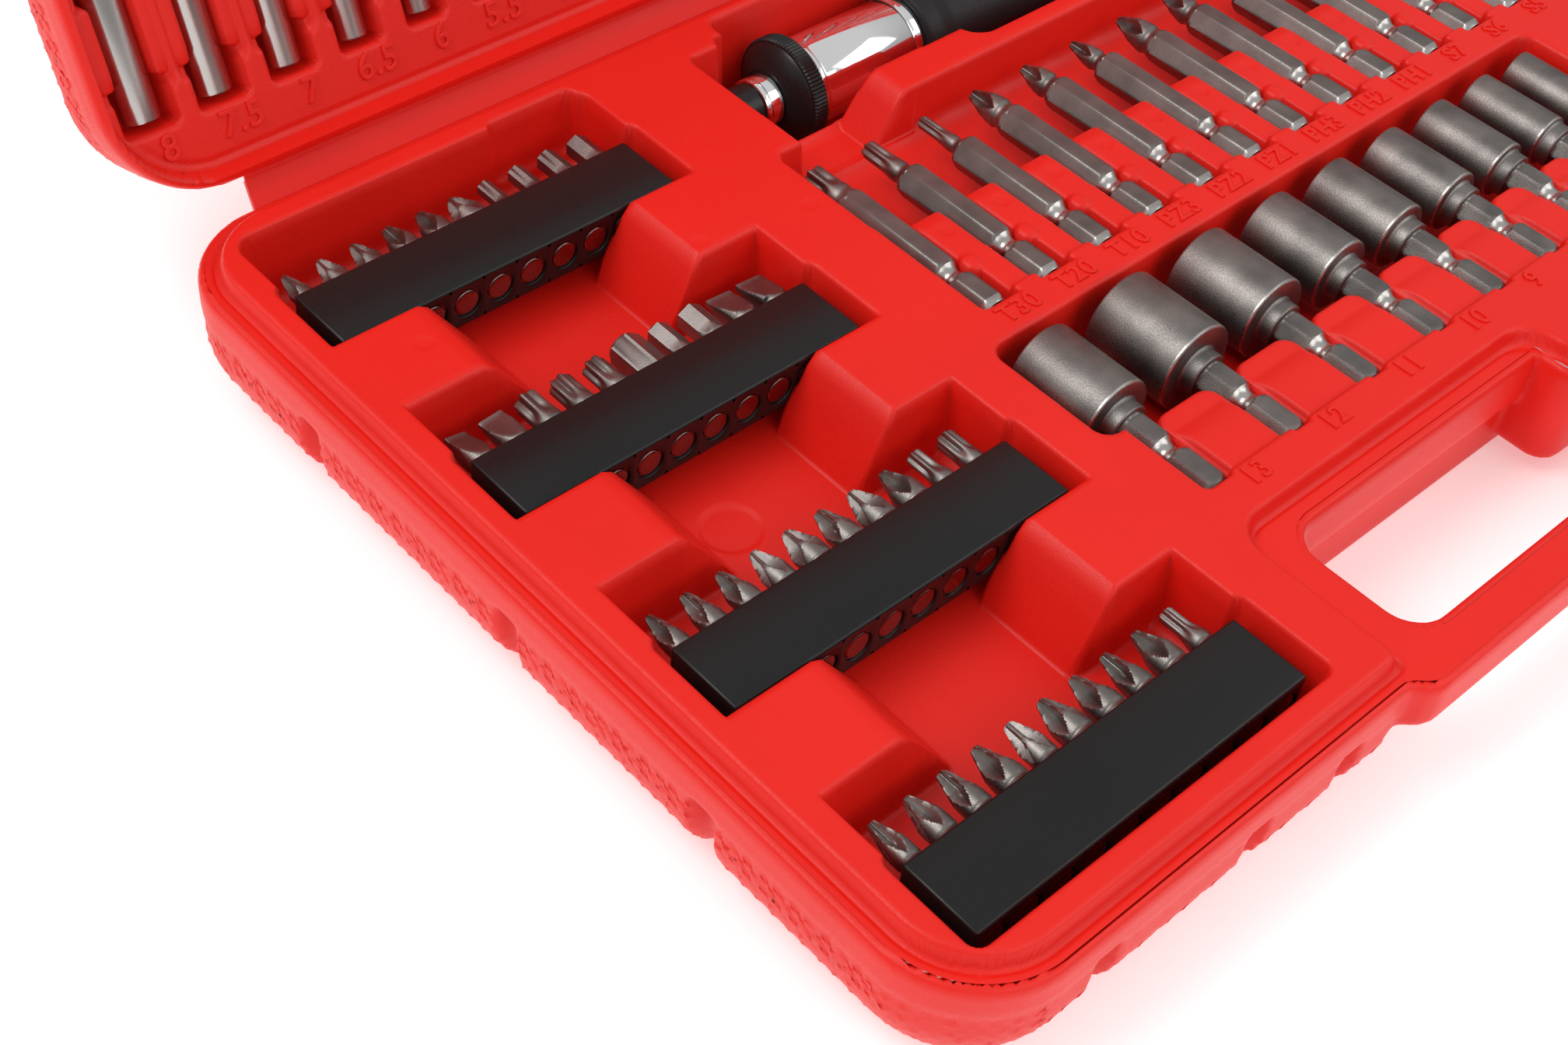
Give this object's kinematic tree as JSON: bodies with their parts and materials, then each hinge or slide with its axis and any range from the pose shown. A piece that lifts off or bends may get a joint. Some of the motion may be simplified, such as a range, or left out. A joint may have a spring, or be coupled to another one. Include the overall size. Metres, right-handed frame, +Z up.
{
  "type": "drill, bit and socket wrench set in case",
  "caption": "Open blow-moulded carrying case with screwdriver bit bars, power bits, nut drivers, a ratchet screwdriver, sockets and drills in fitted pockets.",
  "frame": {"origin": "on the table, under the middle of the base half's flat underside", "axes": "+X along the case, +Y from the handle to the hinge, +Z up"},
  "size_m": [0.412, 0.317, 0.2224],
  "materials": {
    "red_case": "fine-grained blow-moulded plastic",
    "red_lid": "fine-grained blow-moulded plastic",
    "red_hinge": "smooth living hinge",
    "red_latch": "satin injection-moulded plastic",
    "latch_steel": "plain pin",
    "black_bar": "satin black plastic",
    "bit_steel": "sand-blasted tool steel",
    "nut_steel": "sand-blasted tool steel",
    "drill_steel": "ground bright steel",
    "masonry_steel": "satin steel with brazed tips",
    "spade_steel": "satin steel",
    "socket_chrome": "satin chrome",
    "driver_chrome": "polished chrome",
    "driver_black": "black plastic, knurled rim",
    "driver_holder_steel": "black oxide steel",
    "driver_inner_steel": "hardened steel",
    "driver_rubber": "soft matte rubber"
  },
  "bodies": {
    "case_base": {"case_base": "red_case", "latch_pin": "latch_steel"},
    "hinge_strip": {"hinge_strip": "red_hinge"},
    "lid": {"case_lid": "red_lid"},
    "latch": {"latch": "red_latch"},
    "driver": {"driver_ratchet_body": "driver_chrome", "driver_ratchet_pawls": "driver_inner_steel", "driver_grip": "driver_rubber", "driver_end_cap": "driver_black"},
    "driver_ring": {"driver_selector_ring": "driver_black"},
    "driver_spindle": {"driver_bit_holder": "driver_holder_steel", "driver_collar": "driver_chrome", "driver_ratchet_gear": "driver_inner_steel"},
    "bit_bar_1": {"bit_bar_1": "black_bar", "insert_bits_1": "bit_steel"},
    "bit_bar_2": {"bit_bar_2": "black_bar", "insert_bits_2": "bit_steel"},
    "bit_bar_3": {"bit_bar_3": "black_bar", "insert_bits_3": "bit_steel"},
    "bit_bar_4": {"bit_bar_4": "black_bar", "insert_bits_4": "bit_steel"},
    "power_bit_star_30": {"power_bit_star_30": "bit_steel"},
    "power_bit_star_20": {"power_bit_star_20": "bit_steel"},
    "power_bit_star_10": {"power_bit_star_10": "bit_steel"},
    "power_bit_pozi_3": {"power_bit_pozi_3": "bit_steel"},
    "power_bit_pozi_2": {"power_bit_pozi_2": "bit_steel"},
    "power_bit_pozi_1": {"power_bit_pozi_1": "bit_steel"},
    "power_bit_cross_3": {"power_bit_cross_3": "bit_steel"},
    "power_bit_cross_2": {"power_bit_cross_2": "bit_steel"},
    "power_bit_cross_1": {"power_bit_cross_1": "bit_steel"},
    "power_bit_slot_7": {"power_bit_slot_7": "bit_steel"},
    "power_bit_slot_6": {"power_bit_slot_6": "bit_steel"},
    "power_bit_slot_5": {"power_bit_slot_5": "bit_steel"},
    "power_bit_slot_4": {"power_bit_slot_4": "bit_steel"},
    "nut_driver_13": {"nut_driver_13": "nut_steel"},
    "nut_driver_12": {"nut_driver_12": "nut_steel"},
    "nut_driver_11": {"nut_driver_11": "nut_steel"},
    "nut_driver_10": {"nut_driver_10": "nut_steel"},
    "nut_driver_9": {"nut_driver_9": "nut_steel"},
    "nut_driver_8": {"nut_driver_8": "nut_steel"},
    "nut_driver_7": {"nut_driver_7": "nut_steel"},
    "nut_driver_6": {"nut_driver_6": "nut_steel"},
    "nut_driver_5": {"nut_driver_5": "nut_steel"},
    "socket_row_1": {"socket_row_1": "socket_chrome"},
    "socket_row_2": {"socket_row_2": "socket_chrome"},
    "socket_row_3": {"socket_row_3": "socket_chrome"},
    "extension_bar": {"extension_bar": "socket_chrome"},
    "twist_drills_large": {"twist_drills_large": "drill_steel"},
    "twist_drills_medium": {"twist_drills_medium": "drill_steel"},
    "twist_drills_small": {"twist_drills_small": "drill_steel"},
    "masonry_drills": {"masonry_drills": "masonry_steel"},
    "spade_bits": {"spade_bits": "spade_steel"}
  },
  "joints": [
    {"name": "strip_fold", "type": "hinge", "parent": "case_base", "child": "hinge_strip", "pos_m": [0, 0.1046, 0.023], "axis": [-1, 0, 0], "range_deg": [-56.75, 33.25]},
    {"name": "lid_fold", "type": "hinge", "parent": "hinge_strip", "child": "lid", "pos_m": [0, 0.1107, 0.027], "axis": [-1, 0, 0], "range_deg": [-56.75, 33.25]},
    {"name": "latch_swing", "type": "hinge", "parent": "case_base", "child": "latch", "pos_m": [0, -0.0838, 0.012], "axis": [1, 0, 0], "range_deg": [-15, 2]},
    {"name": "driver_lift", "type": "slide", "parent": "case_base", "child": "driver", "axis": [0, 0, 1], "range_m": [0, 0.04]},
    {"name": "selector_turn", "type": "hinge", "parent": "driver", "child": "driver_ring", "pos_m": [-0.075, 0.0825, 0.016], "axis": [1, 0, 0], "range_deg": [-25, 25]},
    {"name": "spindle_turn", "type": "hinge", "parent": "driver", "child": "driver_spindle", "pos_m": [-0.09, 0.0825, 0.016], "axis": [1, 0, 0], "continuous": true},
    {"name": "bit_bar_1_lift", "type": "slide", "parent": "case_base", "child": "bit_bar_1", "axis": [0, 0, 1], "range_m": [0, 0.03]},
    {"name": "bit_bar_2_lift", "type": "slide", "parent": "case_base", "child": "bit_bar_2", "axis": [0, 0, 1], "range_m": [0, 0.03]},
    {"name": "bit_bar_3_lift", "type": "slide", "parent": "case_base", "child": "bit_bar_3", "axis": [0, 0, 1], "range_m": [0, 0.03]},
    {"name": "bit_bar_4_lift", "type": "slide", "parent": "case_base", "child": "bit_bar_4", "axis": [0, 0, 1], "range_m": [0, 0.03]},
    {"name": "power_bit_star_30_lift", "type": "slide", "parent": "case_base", "child": "power_bit_star_30", "axis": [0, 0, 1], "range_m": [0, 0.02]},
    {"name": "power_bit_star_20_lift", "type": "slide", "parent": "case_base", "child": "power_bit_star_20", "axis": [0, 0, 1], "range_m": [0, 0.02]},
    {"name": "power_bit_star_10_lift", "type": "slide", "parent": "case_base", "child": "power_bit_star_10", "axis": [0, 0, 1], "range_m": [0, 0.02]},
    {"name": "power_bit_pozi_3_lift", "type": "slide", "parent": "case_base", "child": "power_bit_pozi_3", "axis": [0, 0, 1], "range_m": [0, 0.02]},
    {"name": "power_bit_pozi_2_lift", "type": "slide", "parent": "case_base", "child": "power_bit_pozi_2", "axis": [0, 0, 1], "range_m": [0, 0.02]},
    {"name": "power_bit_pozi_1_lift", "type": "slide", "parent": "case_base", "child": "power_bit_pozi_1", "axis": [0, 0, 1], "range_m": [0, 0.02]},
    {"name": "power_bit_cross_3_lift", "type": "slide", "parent": "case_base", "child": "power_bit_cross_3", "axis": [0, 0, 1], "range_m": [0, 0.02]},
    {"name": "power_bit_cross_2_lift", "type": "slide", "parent": "case_base", "child": "power_bit_cross_2", "axis": [0, 0, 1], "range_m": [0, 0.02]},
    {"name": "power_bit_cross_1_lift", "type": "slide", "parent": "case_base", "child": "power_bit_cross_1", "axis": [0, 0, 1], "range_m": [0, 0.02]},
    {"name": "power_bit_slot_7_lift", "type": "slide", "parent": "case_base", "child": "power_bit_slot_7", "axis": [0, 0, 1], "range_m": [0, 0.02]},
    {"name": "power_bit_slot_6_lift", "type": "slide", "parent": "case_base", "child": "power_bit_slot_6", "axis": [0, 0, 1], "range_m": [0, 0.02]},
    {"name": "power_bit_slot_5_lift", "type": "slide", "parent": "case_base", "child": "power_bit_slot_5", "axis": [0, 0, 1], "range_m": [0, 0.02]},
    {"name": "power_bit_slot_4_lift", "type": "slide", "parent": "case_base", "child": "power_bit_slot_4", "axis": [0, 0, 1], "range_m": [0, 0.02]},
    {"name": "nut_driver_13_lift", "type": "slide", "parent": "case_base", "child": "nut_driver_13", "axis": [0, 0, 1], "range_m": [0, 0.03]},
    {"name": "nut_driver_12_lift", "type": "slide", "parent": "case_base", "child": "nut_driver_12", "axis": [0, 0, 1], "range_m": [0, 0.03]},
    {"name": "nut_driver_11_lift", "type": "slide", "parent": "case_base", "child": "nut_driver_11", "axis": [0, 0, 1], "range_m": [0, 0.03]},
    {"name": "nut_driver_10_lift", "type": "slide", "parent": "case_base", "child": "nut_driver_10", "axis": [0, 0, 1], "range_m": [0, 0.03]},
    {"name": "nut_driver_9_lift", "type": "slide", "parent": "case_base", "child": "nut_driver_9", "axis": [0, 0, 1], "range_m": [0, 0.03]},
    {"name": "nut_driver_8_lift", "type": "slide", "parent": "case_base", "child": "nut_driver_8", "axis": [0, 0, 1], "range_m": [0, 0.03]},
    {"name": "nut_driver_7_lift", "type": "slide", "parent": "case_base", "child": "nut_driver_7", "axis": [0, 0, 1], "range_m": [0, 0.03]},
    {"name": "nut_driver_6_lift", "type": "slide", "parent": "case_base", "child": "nut_driver_6", "axis": [0, 0, 1], "range_m": [0, 0.03]},
    {"name": "nut_driver_5_lift", "type": "slide", "parent": "case_base", "child": "nut_driver_5", "axis": [0, 0, 1], "range_m": [0, 0.03]},
    {"name": "socket_row_1_lift", "type": "slide", "parent": "case_base", "child": "socket_row_1", "axis": [0, 0, 1], "range_m": [0, 0.03]},
    {"name": "socket_row_2_lift", "type": "slide", "parent": "case_base", "child": "socket_row_2", "axis": [0, 0, 1], "range_m": [0, 0.03]},
    {"name": "socket_row_3_lift", "type": "slide", "parent": "case_base", "child": "socket_row_3", "axis": [0, 0, 1], "range_m": [0, 0.03]},
    {"name": "extension_bar_lift", "type": "slide", "parent": "case_base", "child": "extension_bar", "axis": [0, 0, 1], "range_m": [0, 0.03]},
    {"name": "twist_drills_large_lift", "type": "slide", "parent": "lid", "child": "twist_drills_large", "axis": [0, -0.9171, 0.3987], "range_m": [0, 0.025]},
    {"name": "twist_drills_medium_lift", "type": "slide", "parent": "lid", "child": "twist_drills_medium", "axis": [0, -0.9171, 0.3987], "range_m": [0, 0.025]},
    {"name": "twist_drills_small_lift", "type": "slide", "parent": "lid", "child": "twist_drills_small", "axis": [0, -0.9171, 0.3987], "range_m": [0, 0.025]},
    {"name": "masonry_drills_lift", "type": "slide", "parent": "lid", "child": "masonry_drills", "axis": [0, -0.9171, 0.3987], "range_m": [0, 0.025]},
    {"name": "spade_bits_lift", "type": "slide", "parent": "lid", "child": "spade_bits", "axis": [0, -0.9171, 0.3987], "range_m": [0, 0.025]}
  ],
  "couplings": [
    {"joint": "lid_fold", "follows": "strip_fold", "ratio": 1}
  ]
}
= = = =
AIM:
Of the lines in this material, state how many hold the string "bodies". Write no other words.

RESULT OF THIS TASK:
2